If your target is cloud storage, the parameters will look like this:
You'll need to identify the desired bucket and file path for the data to land. The default is the bucket used to set up the connection.
The auto-detection of a table schema can be found under the Schema tab, allowing for extra customization and updates to the metadata of the target table before the data is loaded.
To auto-detect the schema outlined from the Source tab you configured, select 'Auto-Mapping.' The corresponding fields and their data types will populate.
If Upsert-Merge was selected as your loading mode in the Target tab, you can define the primary key to use to define a match for when data from the source should be merged. You can do this by clicking the key symbol next to the desired key field so that it is colored yellow. If you click more than one field to be the key, then this will act as a combination key, meaning that the combination of the two field values will act as the primary key in the upsert-merge.
In addition to setting a primary key, you can edit the target field name, data type, and mode of any field.
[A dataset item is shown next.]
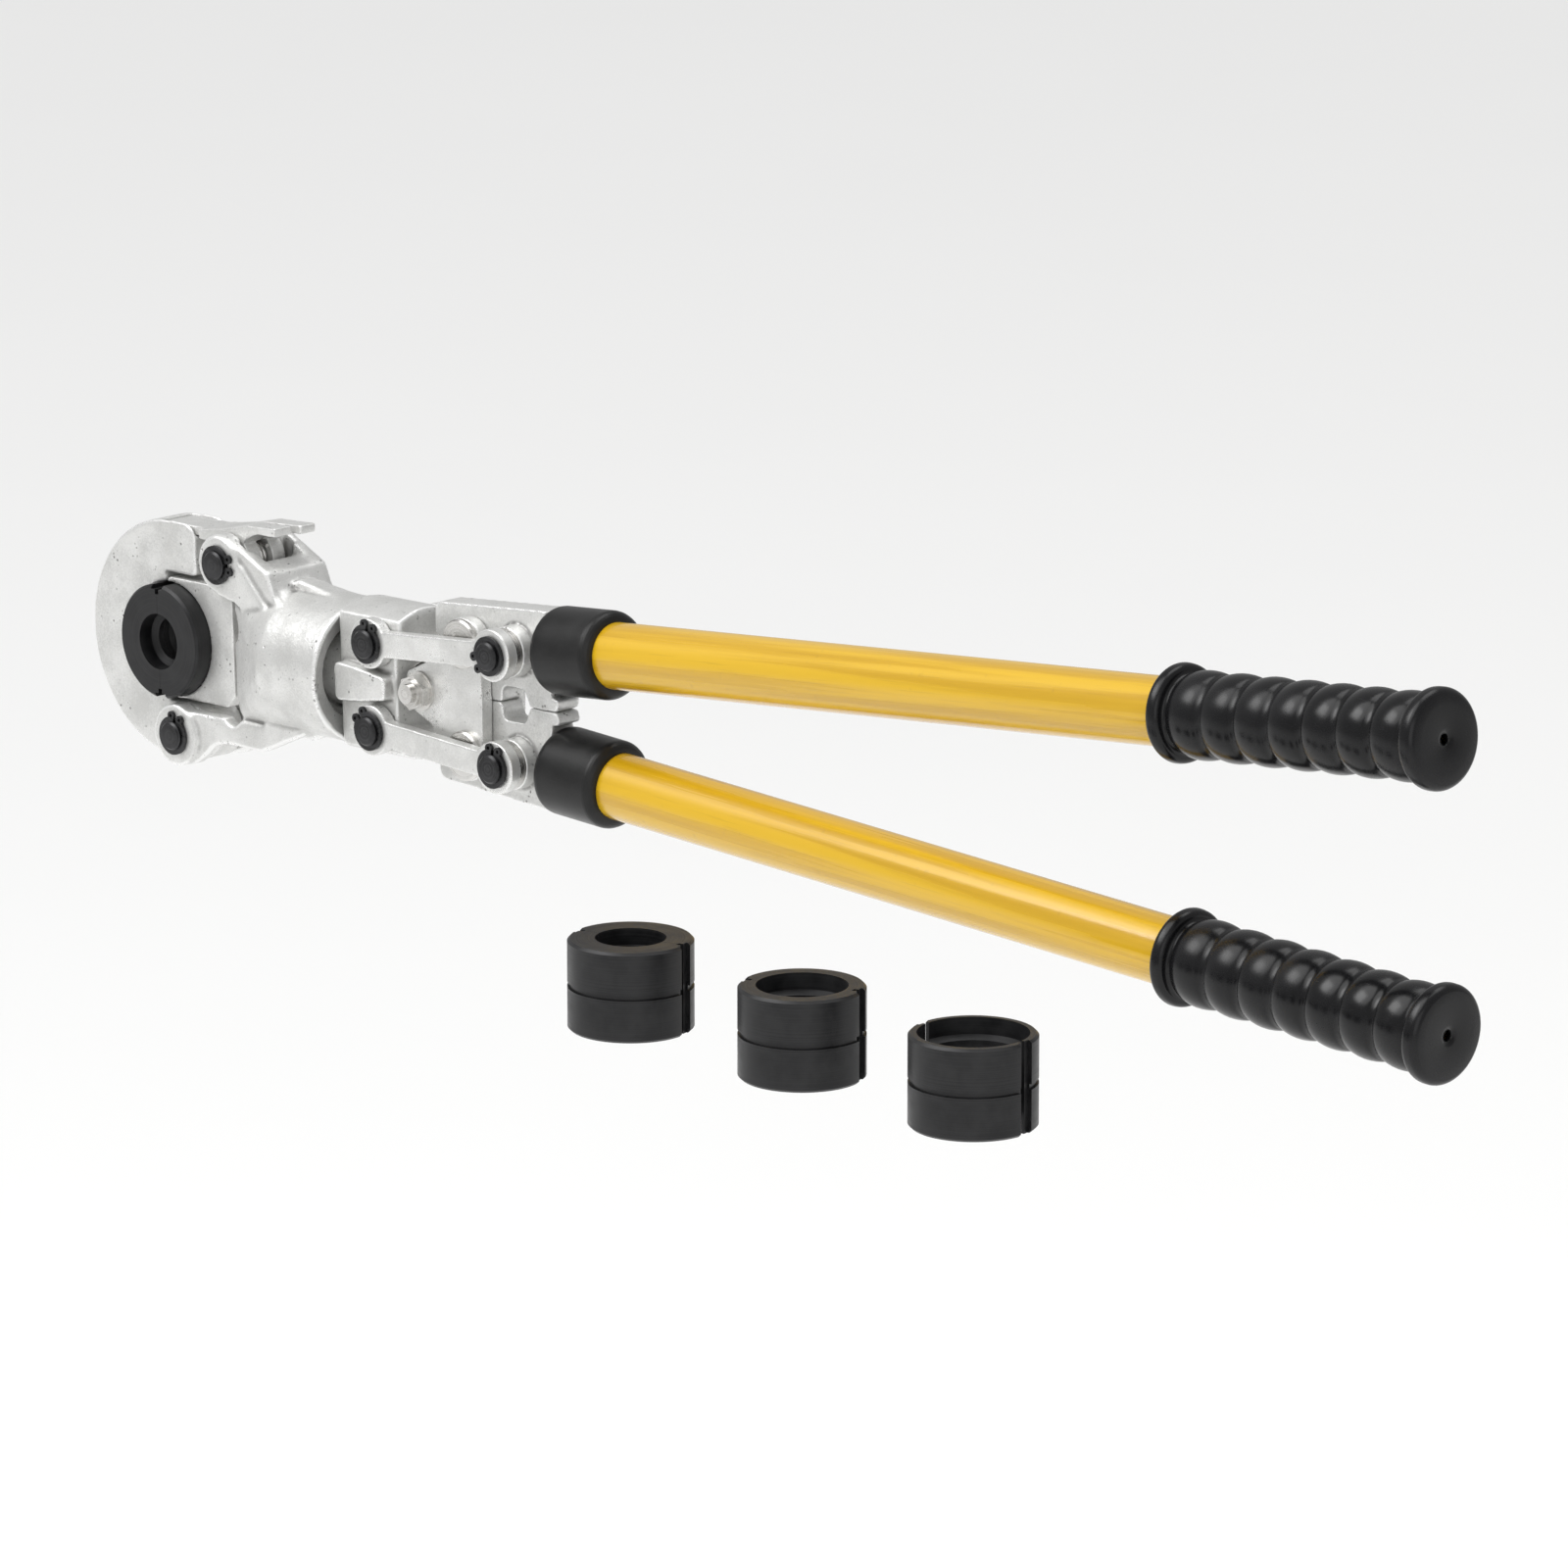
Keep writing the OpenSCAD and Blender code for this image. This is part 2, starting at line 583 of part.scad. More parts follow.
module yoke() {
    tongue = yoke_pin_at[0];
    horn_z = yoke_r - 12.5;
    color(silver) difference() {
        union() {
            intersection() {
                bar_x(yoke_r, yoke_x0, yoke_x1);
                union() {
                    slab(-yoke_flat, yoke_flat) polygon(rounded([[yoke_x0, -far, 0], [yoke_x1 + 4, -far, 0],
                        [yoke_x1 + 4, -horn_z, 0], [yoke_face_x, -horn_z, 4], [yoke_face_x, horn_z, 4],
                        [yoke_x1 + 4, horn_z, 0], [yoke_x1 + 4, far, 0], [yoke_x0, far, 0]]));
                    slab(-link_y1, link_y1) polygon(rounded([[yoke_x0 + 2.4, -8.2, 2.5],
                        [tongue - 4, -6.6, 14], [tongue + 9, -4.6, 2], [tongue + 9, 4.6, 2],
                        [tongue - 4, 6.6, 14], [yoke_x0 + 2.4, 8.2, 2.5]]));
                }
            }
            bar_x(stem_r, stem_x0 + 1, undercut_x0);
            bar_x(undercut_r, stem_x0 + 1, yoke_x0 + 1);
        }
        for (s = [-1, 1]) bar_y([yoke_pin_at[0], s * yoke_pin_at[1]], pin_r, -far / 2, far / 2);
        bar_x(rod_r + pin_run, stem_x0, yoke_x1 + 5);
        // Room for the levers' corners to swing
        for (s = [-1, 1]) bar_y([yoke_x1 + 16, s * (yoke_r + 8)], 19, -far / 2, far / 2);
        for (a = screw_turn) translate([screw_x, 0, 0]) rotate([a, 0, 0])
            translate([0, 0, stem_r - 2]) cylinder(r = 3, h = 10);
    }
}

module yoke_pin_upper() { color(black_oxide) grooved_pin(yoke_pin_at, pin_y, ring_y); }

module yoke_pin_lower() { lower() yoke_pin_upper(); }

module yoke_rings() {
    color(black_oxide) {
        ring_pair(yoke_pin_at, ring_y, 75);
        ring_pair([yoke_pin_at[0], -yoke_pin_at[1]], ring_y, 130);
    }
}

module push_rod() {
    rod_x1 = yoke_face_x + 1.5;
    color(steel) difference() {
        union() {
            bar_x(rod_r, jaw_back_x - 8, rod_x1);
            slab(-lever_t / 2, lever_t / 2) {
                translate([rod_x1 - 1, -tang_z]) square([bolt_x - rod_x1 + 1, 2 * tang_z]);
                translate([bolt_x, 0]) circle(tang_z);
            }
        }
        bar_y([bolt_x, 0], 4, -far / 2, far / 2);
    }
}

module centre_plate() {
    c = toggle_at;
    difference() {
        union() {
            polygon(rounded([[bolt_x - 8.5, -7, 3], [bolt_x + 5, -13, 3], [c[0] - 9.5, -c[1] - 4.7, 0],
                [c[0] + 9.6, -c[1] + 4, 0], [c[0] + 10.2, 0, 30], [c[0] + 9.6, c[1] - 4, 0],
                [c[0] - 9.5, c[1] + 4.7, 0], [bolt_x + 5, 13, 3], [bolt_x - 8.5, 7, 3]]));
            for (s = [-1, 1]) translate([c[0], s * c[1]]) circle(10.6);
        }
        for (s = [-1, 1]) translate([c[0], s * c[1]]) circle(pin_r);
        translate([bolt_x, 0]) circle(4);
    }
}

module front_centre_plate() { color(silver) slab(-plate_y1, -plate_y0) centre_plate(); }

module back_centre_plate() { color(silver) slab(plate_y0, plate_y1) centre_plate(); }

washer_t = 1.2;
nut_h = 6;

// M8 bolt, head at the back
module centre_bolt() {
    chamfer = 0.7;
    y = plate_y1 + washer_t;
    color(steel) {
        bar_y([bolt_x, 0], 4, -y - nut_h - 1.8, y + 1);
        translate([bolt_x, y, 0]) rotate([-90, 0, 0]) cylinder(r = 7.5, h = 5.3, $fn = 6);
    }
}

// Nut with a plain collar that holds its locking insert
module centre_nut() {
    y = plate_y1 + washer_t;
    color(steel) difference() {
        union() {
            translate([bolt_x, -y, 0]) rotate([90, -20, 0])
                cylinder(r = 7.5, h = nut_h - 1.6, $fn = 6);
            bar_y([bolt_x, 0], 5.6, -y - nut_h, -y - 1);
        }
        bar_y([bolt_x, 0], 4, -far / 2, far / 2);
    }
}

module centre_washers() {
    color(steel) both_sides(plate_y1, plate_y1 + washer_t) translate([bolt_x, 0]) difference() {
        circle(8);
        circle(4);
    }
}

// A headed pin through both centre plates and the lever between them
module toggle_pin_upper() {
    edge = 0.7;
    h = plate_y1 + rivet_head_t;
    color(steel) translate([toggle_at[0], 0, toggle_at[1]]) rotate([90, 0, 0]) rotate_extrude() polygon([
        [0, -h], [rivet_head_r - edge, -h], [rivet_head_r, -h + edge], [rivet_head_r, -plate_y1],
        [pin_r, -plate_y1], [pin_r, plate_y1], [rivet_head_r, plate_y1],
        [rivet_head_r, h - edge], [rivet_head_r - edge, h], [0, h]]);
}

module toggle_pin_lower() { lower() toggle_pin_upper(); }

// ---- links ----

module link_outline() {
    difference() {
        union() {
            translate(yoke_pin_at) circle(link_eye_r);
            translate(lever_pin_at) circle(link_eye_r + 0.3);
            strip(yoke_pin_at, lever_pin_at, link_w);
        }
        translate(yoke_pin_at) circle(pin_r + pin_run);
        translate(lever_pin_at) circle(pin_r + toggle_play);
    }
}

module upper_front_link() { color(silver) slab(-link_y1, -link_y0) link_outline(); }

module upper_back_link() { color(silver) slab(link_y0, link_y1) link_outline(); }

module lower_front_link() { lower() upper_front_link(); }

module lower_back_link() { lower() upper_back_link(); }

// ---- levers and handles ----

module upper_lever() {
    c = toggle_at;
    b = lever_pin_at;
    half = lever_t / 2;
    notch_x0 = b[0] - 10;
    notch_x1 = b[0] + 3;
    stop_x1 = b[0] + 22;
    top = axis_z0 + collar_x0 * sin(splay) + collar_r - 1.2;
    color(silver) difference() {
        union() {
            difference() {
                slab(-half, half) polygon(rounded([[c[0] - 23, c[1] + 13.5, 4], [c[0] - 23, c[1] + 1, 2],
                    [c[0] - 17, c[1] - 8, 3], [c[0] - 4, c[1] - 11, 5], [c[0] + 4, stop_z, 2],
                    [notch_x0, stop_z, 2], [notch_x0, 7, 3], [notch_x1, 7, 3], [notch_x1 + 3, stop_z, 2],
                    [stop_x1, stop_z, 2.5], [stop_x1 + 1.5, 9, 2], [collar_x0 + 2, 12, 0],
                    [collar_x0, top, 4]]));
                // Square shoulder against the collar's end
                on_handle() translate([collar_x0, -far / 2, -far]) cube([far, far, 2 * far]);
            }
            on_handle() translate([collar_x0 - 8, -half, -tenon_z])
                cube([tenon_x1 - collar_x0 + 8, lever_t, 2 * tenon_z]);
            // The stop lug runs on below the collar
            slab(-half, half) polygon(rounded([[collar_x0 - 12, stop_z, 0], [stop_x1, stop_z, 2.5],
                [stop_x1 + 1.2, 5.4, 1.5], [collar_x0 - 12, 5.4, 0]]));
            both_sides(half - 1, boss_y) translate(b) circle(link_eye_r);
        }
        bar_y(c, pin_r + pin_run, -far / 2, far / 2);
        bar_y(b, pin_r, -far / 2, far / 2);
    }
}

module upper_spacers() {
    color(steel) both_sides(boss_y + 0.1, link_y0 - 0.4) translate(lever_pin_at) difference() {
        circle(link_eye_r - 0.4);
        circle(pin_r);
    }
}

module upper_lever_pin() { color(black_oxide) grooved_pin(lever_pin_at, pin_y, ring_y); }

module upper_lever_rings() { color(black_oxide) ring_pair(lever_pin_at, ring_y, 205); }

module lower_lever_rings() {
    color(black_oxide) ring_pair([lever_pin_at[0], -lever_pin_at[1]], ring_y, 80);
}

module upper_collar() {
    edge = 4;
    color(vinyl) on_handle() difference() {
        rotate([0, 90, 0]) rotate_extrude() polygon(rounded([
            [0, collar_x0 + 0.05, 0], [collar_r, collar_x0 + 0.05, edge], [collar_r, collar_x1, edge],
            [tube_r, collar_x1, 0], [tube_r, tube_x0, 0], [0, tube_x0, 0]]));
        translate([collar_x0 - 1, -lever_t / 2, -tenon_z]) cube([collar_len, lever_t, 2 * tenon_z]);
    }
}

module upper_tube() {
    color(amber) on_handle() difference() {
        bar_x(tube_r, tube_x0, grip_x1 - cap_t);
        bar_x(tube_in, tube_x0 - cut, grip_x1);
    }
}

// Outline of the grip: a front flange, rounded rings and an end flange
ring_x0 = grip_x0 + front_flange_t + 1;
ring_x1 = grip_x1 - end_flange_t - 1;
ring_pitch = (ring_x1 - ring_x0) / grip_rings;
grip_ring_steps = 8;

module upper_grip() {
    hole_r = 2.2;
    rings = [for (i = [0 : grip_rings - 1], j = [0 : grip_ring_steps - 1])
        [grip_root_r + (grip_r - grip_root_r) * pow(sin(180 * j / grip_ring_steps), 0.7),
         ring_x0 + (i + j / grip_ring_steps) * ring_pitch]];
    front = rounded([[tube_r, grip_x0, 0], [flange_r - 0.3, grip_x0, 2.6],
        [flange_r - 0.3, grip_x0 + front_flange_t, 2.6], [grip_root_r, grip_x0 + front_flange_t, 0]]);
    end = rounded([[grip_root_r, ring_x1, 0], [grip_root_r, grip_x1 - end_flange_t, 0],
        [flange_r, grip_x1 - end_flange_t, flange_edge_r], [flange_r, grip_x1, flange_edge_r],
        [hole_r, grip_x1, 0], [hole_r, grip_x1 - cap_t, 0], [tube_r, grip_x1 - cap_t, 0]]);
    color(vinyl) on_handle() rotate([0, 90, 0]) rotate_extrude() polygon(concat(front, rings, end));
}

module lower_lever() { lower() upper_lever(); }

module lower_spacers() { lower() upper_spacers(); }

module lower_lever_pin() { lower() upper_lever_pin(); }

module lower_collar() { lower() upper_collar(); }

module lower_tube() { lower() upper_tube(); }

module lower_grip() { lower() upper_grip(); }

stand() head_body();
stand() yoke();
stand() neck_set_screws();
stand() latch_pin();
stand() jaw_pin();
stand() head_rings();
stand() yoke_pin_upper();
stand() yoke_pin_lower();
stand() yoke_rings();
stand() latch_spring();
stand() latch_lever();
stand() c_jaw();
stand() c_jaw_die();
stand() c_jaw_detent();
stand() sliding_jaw();
stand() sliding_jaw_die();
stand() sliding_jaw_detent();
stand() push_rod();
stand() front_centre_plate();
stand() back_centre_plate();
stand() centre_bolt();
stand() centre_nut();
stand() centre_washers();
stand() toggle_pin_upper();
stand() toggle_pin_lower();
stand() upper_front_link();
stand() upper_back_link();
stand() lower_front_link();
stand() lower_back_link();
stand() upper_lever();
stand() upper_lever_pin();
stand() upper_lever_rings();
stand() upper_spacers();
stand() upper_collar();
stand() upper_tube();
stand() upper_grip();
stand() lower_lever();
stand() lower_lever_pin();
stand() lower_lever_rings();
stand() lower_spacers();
stand() lower_collar();
stand() lower_tube();
stand() lower_grip();
spare_half(0, 0);  // die_20_half_a
spare_half(0, 1);  // die_20_half_b
spare_half(1, 0);  // die_26_half_a
spare_half(1, 1);  // die_26_half_b
spare_half(2, 0);  // die_32_half_a
spare_half(2, 1);  // die_32_half_b
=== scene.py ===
"""Looks of a hand-operated pipe press and its three spare die sets.

The forged and pressed pieces are rebuilt from the frame's own solids with
rounded edges and an edge mask that gives worn paint and a painted highlight
on edges and painted shade in hollows, the grips are lathed anew, and every
other solid keeps its shape and gets a finish that follows its own axis.
Lengths are in metres.
"""

import logging
import math
from dataclasses import dataclass, field
from enum import Enum

import bmesh
import bpy
import numpy as np
from mathutils import Matrix, Vector


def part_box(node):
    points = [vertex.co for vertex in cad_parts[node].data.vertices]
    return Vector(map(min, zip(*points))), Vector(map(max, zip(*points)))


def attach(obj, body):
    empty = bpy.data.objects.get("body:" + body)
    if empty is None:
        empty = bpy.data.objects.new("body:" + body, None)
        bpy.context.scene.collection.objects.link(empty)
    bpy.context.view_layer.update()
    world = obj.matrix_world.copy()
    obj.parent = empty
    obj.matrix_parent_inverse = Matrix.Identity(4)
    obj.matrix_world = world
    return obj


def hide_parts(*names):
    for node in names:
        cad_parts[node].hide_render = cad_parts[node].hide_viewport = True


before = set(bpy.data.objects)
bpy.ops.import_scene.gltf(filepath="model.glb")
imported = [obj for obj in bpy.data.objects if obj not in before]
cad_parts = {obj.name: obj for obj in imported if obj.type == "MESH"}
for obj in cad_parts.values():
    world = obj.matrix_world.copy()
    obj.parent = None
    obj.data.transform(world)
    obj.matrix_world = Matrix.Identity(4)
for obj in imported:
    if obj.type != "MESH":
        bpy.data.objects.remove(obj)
log = logging.getLogger("pipe_press")

MM = 0.001
EDGE_ATTRIBUTE = "edge"
EDGE_OFFSET = 0.28 * MM
EDGE_PASSES = 14
MERGE_DISTANCE = 0.002 * MM
SEAM_DISTANCE = 0.001 * MM
Colour = tuple[float, float, float, float]


class Direction(Enum):
    """A main axis that a turned piece was cut round."""

    ALONG_Y = (math.pi / 2, 0.0, 0.0)
    ALONG_Z = (0.0, 0.0, 0.0)
    ALONG_X = (0.0, math.pi / 2, 0.0)


class Side(Enum):
    """The two handles, named as the frame's nodes are."""

    UPPER = "upper"
    LOWER = "lower"


# ---------------------------------------------------------------- node graphs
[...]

This enables renaming fields and casting data types during the load process itself.
The 'Cluster Key' option can be used to define a partition field.
The 'Expression' option allows for SQL syntax to be used to either define a new field or alter the definition of an existing field. The SQL syntax to be used is that of the target data warehouse you have selected.
Schedule & Notifications
After setting up the Column Mapping step for your River, you have the option to either run it instantly (by clicking the Run button located at the screen's bottom) or schedule it for later execution. For guidance on scheduling, please refer to the "Settings tab" documentation.
Once the River is running, navigate to the Activities tab located in the right-side menu to observe the ongoing progress. Rivery offers organized logs, providing an insightful view into the operations occurring within each of your connections. Activities empower you to conveniently monitor, access, and analyze these logs.